The Australian Coal Association says 9000 jobs have been lost from the industry nationally in just 15 months.
About 85 per cent of the coal exported from Newcastle is lower-priced thermal coal for use in power stations - as opposed to coking coal for steelmaking, which is still bringing about $US140 ($143) a tonne.
Thermal coal, by contrast, is selling for about $US87 a tonne and more than 40 of the 71 thermal mines surveyed by Wood Mackenzie had cash operating costs above this level.
Some mines are selling lower-quality thermal coal at well below this price, with traders reporting recent sales as low as $US72 a tonne.
Indeed, Thai company Banpu reported its Centennial Coal mines on the Central Coast and western NSW earned an average of just $US65 for the first three months of 2013 - a fall of 10 per cent year on year - although some of this coal was for NSW power stations, which pay well below export prices.
Morgan Stanley said the 71 thermal mines had costs of $US80 a tonne, up from $US70 a year ago.
An average profit margin of $US7 a tonne was slim, especially when compared with the Queensland-based metallurgical coal industry, and "decisions around coalmine closures or expansions are likely to be more sensitive to the outlook for coal prices".
While the fall in the Australian dollar in recent days will help the industry's profitability if it is sustained over time, the usual response to low prices - to cut production - is made harder for the coal industry this time around because of "take or pay" contracts with port and rail companies.
Morgan Stanley said the "high degree of take or pay" contracts in the NSW and Queensland coal industries offered "protection against miners' pursuit of lower costs" for rail companies Asciano (Pacific National) and Aurizon (formerly Queensland Rail National).
This meant the coal companies were locked in to paying an estimated average of about $10 a tonne on millions of tonnes of rail and port capacity they were unlikely to use on current estimates of demand.
In previous downturns, coal companies have cut production in an effort to lift prices by reducing supply, but the "take or pay" contracts have made this route much more expensive.
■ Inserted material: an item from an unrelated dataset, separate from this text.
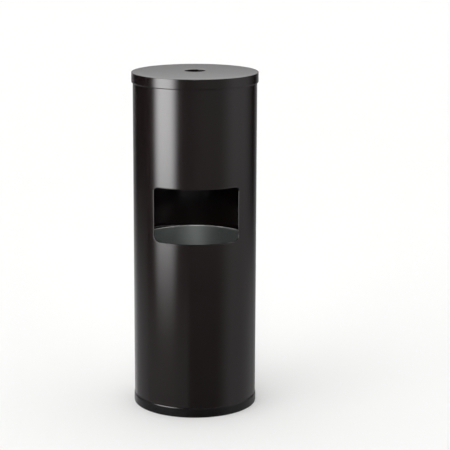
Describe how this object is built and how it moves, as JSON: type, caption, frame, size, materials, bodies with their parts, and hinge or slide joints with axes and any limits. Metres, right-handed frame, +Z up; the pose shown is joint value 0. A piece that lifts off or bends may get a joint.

Morgan Stanley said 19 per cent of the costs facing thermal coalmines came from rail and port charges.
At the height of the boom, corporate leaders were predicting many years of buoyant profits driven by Chinese expansion, but the Coal Association is now promoting the traditional view of mining as a cyclical industry.
Mr Galilee said the Australian currency usually fell in line with commodity prices and recent falls in the Australian dollar had given miners some hope.
Share price graphs for Gunnedah-based Whitehaven Coal and the Chinese-owned Yancoal - which owns various mines in the Hunter Region - have recovered from record lows in recent weeks, although both are well below their boom-time valuations.
Mine industry turns to social media’s voice
By IAN KIRKWOOD
THE ‘‘Voice for Mining’’ campaign will be launched today by NSW Minerals Council chief executive Stephen Galilee at the council’s risk management in mining conference at the Crowne Plaza Hunter Valley.
Mr Galilee said the first phase of the campaign included a website – voiceformining.com.au – as well as a Twitter feed and Facebook page.
‘‘The environmental movement makes great use of social media in getting its message out and we acknowledge that,’’ Mr Galilee told the Newcastle Herald.
‘‘But we have always believed that the broad majority, the silent majority, support the industry, and the recent research shows that.’’
Mr Galilee was referring to two surveys commissioned for the minerals council and released in conjunction with this week’s conference, which is being attended by 450 people.
He said a survey by polling company ReachTEL showed that more than 60per cent of Hunter residents supported mining in the region, compared with the 16per cent of residents who were opposed.
Separate statewide polling by research firm Crosby Textor showed 70per cent in favour and 26per cent against.
The Voice for Mining website says: ‘‘Most people recognise that a strong NSW mining industry means a strong economy and jobs that support thousands of workers and their families across the state.
‘‘But sometimes our politicians are swayed by the voices of noisy anti-mining activists.
‘‘We want to make sure your voice and the voices of the people that support our miners are heard by the state’s decision makers and don’t get shouted down by the noisy few.’’
Resources and Energy Minister Chris Hartcher said last night the mining industry needed to regain public trust.
Speaking at a minerals council dinner, Mr Hartcher said the public’s trust in the three institutions that had supported the industry – mining companies, governments and unions – had all fallen away.
He described the Greens as people who believe in fairies at the bottom of the garden who refused to accept that the energy needed for a modern standard of living needed to come from mining.
He said renewables would have their day but the technology was not there yet.
In the meantime the mining industry needed to get the message out to its employees and to the public; that mining had great benefits for society.